Football

Rashford leads way in fight to tackle pernicious effects of racism | Paul MacInnes


Once again it falls on Marcus Rashford to lead. The Manchester United forward used his voice this weekend to bring clarity and focus to a problem that should not exist. This time it was not child food poverty that he wanted to talk about, but racism. Racism and the pernicious effect it has, not only on its victims, but on the society that allows it to fester.

Rashford was one of several Premier League footballers to have abuse directed at their social media accounts this past week. He wasn’t even the only one in his team. No one knows how many players have been targeted in total, however, how many messages sent. There is nobody both able and willing to count.

In a thread of three tweets, Rashford did acknowledge obliquely that he had been abused (his club confirmed that fact), but he wanted to make a broader point.

“Yes I’m a black man and I live every day proud that I am,”he wrote. “No one, or no one comment, is going to make me feel any different. So sorry if you were looking for a strong reaction, you’re just simply not going to get it here.

“I’m not sharing screenshots. It would be irresponsible to do so and as you can imagine there’s nothing original in them. I have beautiful children of all colours following me and they don’t need to read it. Beautiful colours that should only be celebrated.”

That football is facing a challenge in dealing with racism is acknowledged by all. The Premier League and the FA were among those to condemn the abuse directed at players in the past week. Both called on social media companies to do more to uproot it from their platforms, something that is surely possible when you consider that Facebook, owner of Instagram, has a market capitalisation of $735bn, higher than the annual GDP of Saudi Arabia.

There are complicated challenges embedded in this technical point which are perhaps worth going into briefly. They are the challenges that will face the government – which invited leading black voices within football to discuss their experience of racism online just a week ago – as it considers its Online Harms Bill which is expected to be put before parliament this year.

The first is identifying the extent of the problem and point at which something crosses from nasty to hateful. There are certain words, phrases, images that break the law and the rules of social media companies. There are others which, currently, do not and still more which could be adapted for use by those determined to cause offence. Where do you draw the line?

Once you have drawn the line, how do you treat those who cross it? Greater Manchester Police is investigating the messages sent not only to Rashford but to his teammates Anthony Martial and Axel Tuanzebe. It is not guaranteed it will be able to find the people responsible as the necessary “identification verification” is not always forthcoming from social media companies. Changing this outcome is a key demand currently being made by the anti-racist organisation Kick it Out.
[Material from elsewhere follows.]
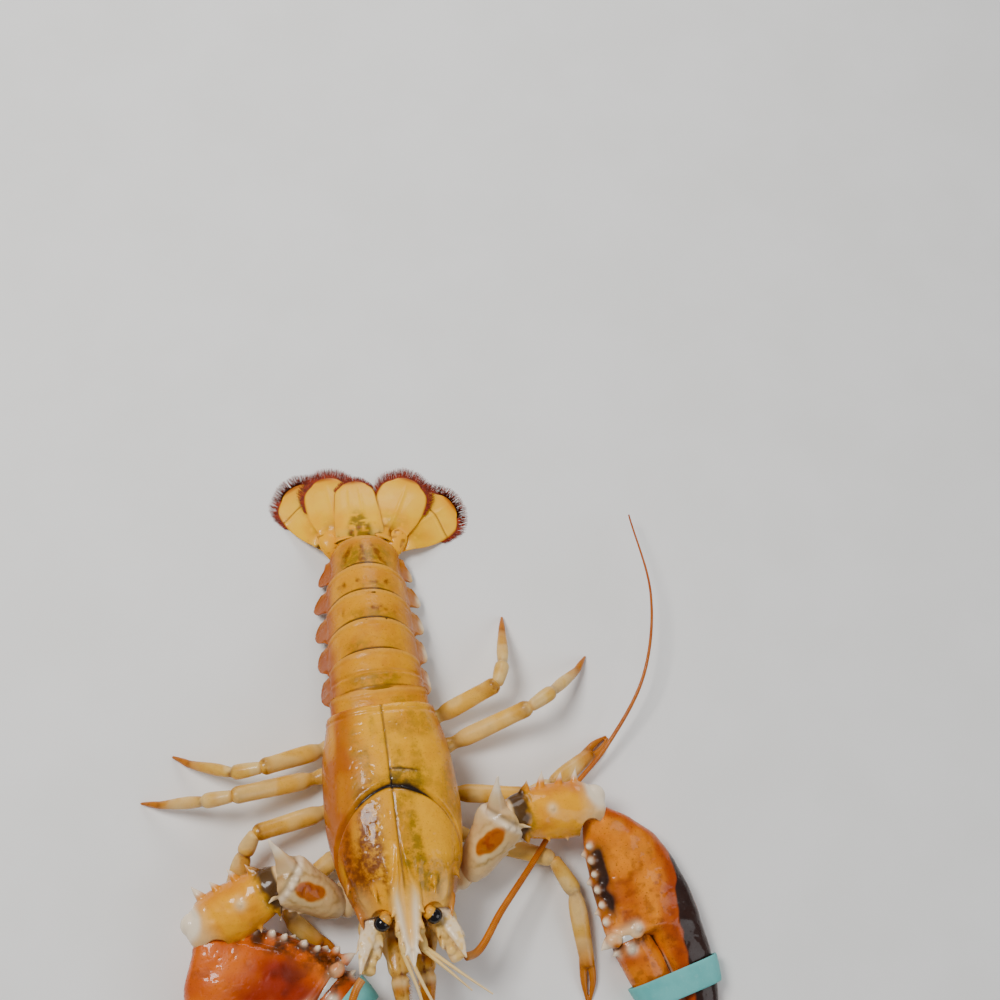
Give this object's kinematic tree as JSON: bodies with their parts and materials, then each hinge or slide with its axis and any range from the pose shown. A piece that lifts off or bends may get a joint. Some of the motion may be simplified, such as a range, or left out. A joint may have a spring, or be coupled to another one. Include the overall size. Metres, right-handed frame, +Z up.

If perpetrators can be identified, they might still not be charged, so then there are questions of appropriate sanctions from social media companies. Ban the account, sure, but what if they just pop up with another? Ban the device they are using? Ban the IP address they are on (and perhaps lock out the rest of a family on that address too)? These are the kind of actions social media companies are reluctant to take, although government might yet make them.

After that there are responses from football clubs, either individually or collectively. They could ban the perpetrators from grounds, but perhaps also from club membership, from digital accounts, maybe even from watching (legally) on TV. And then there’s the question of how long – five years, 10 years, for life? A joined-up, consistent approach towards sanctions has yet to materialise, though perhaps the five-year ban on all football (and a lifetime ban from Manchester City matches) imposed last year on a racist who abused Raheem Sterling might set the tone.

Those are the technicalities. For the people fighting every day against racism in football there remains hope that solutions can be applied to them. But there is a broader issue, one that can’t be fixed by law or even with money.

That issue is of a culture where racist views are held and tolerated. That culture currently exists in the UK and beyond. To its credit, football is clear on this one. The Premier League has a succinct motto: ‘No room for racism’. The EFL’s is: ‘Not today or any day’, but makes the same point. Each competition has stood behind their players and endorsed their taking the knee (an act of protest against racism) in the face of “legitimate questions” from outside the game.

Does “systemic racism” exist? Is protesting against it the work of “cultural Marxism”? Were Black Lives Matter protesters of the same order as those who believe Covid lockdowns to be a conspiracy? These are the kind of questions that have been asked by our media and our politicians in this past year, instead of asking why black men are more likely to be stopped by police, more likely to be in prison and, alongside men of south Asian origin, as likely to be refused a job as they were some 50 years ago. Footballers are icons whose appeal breaks through boundaries. They are unlike the rest of us in that regard. But in every other way they are the same. When they are abused, online, in person, they will hurt.

Thanks to the workings of history, in this moment footballers are also the lightning rods for a debate we are yet to resolve as a country. It is heartening to hear, therefore, in those “beautiful colours that need only be celebrated”, the articulation of a way forward.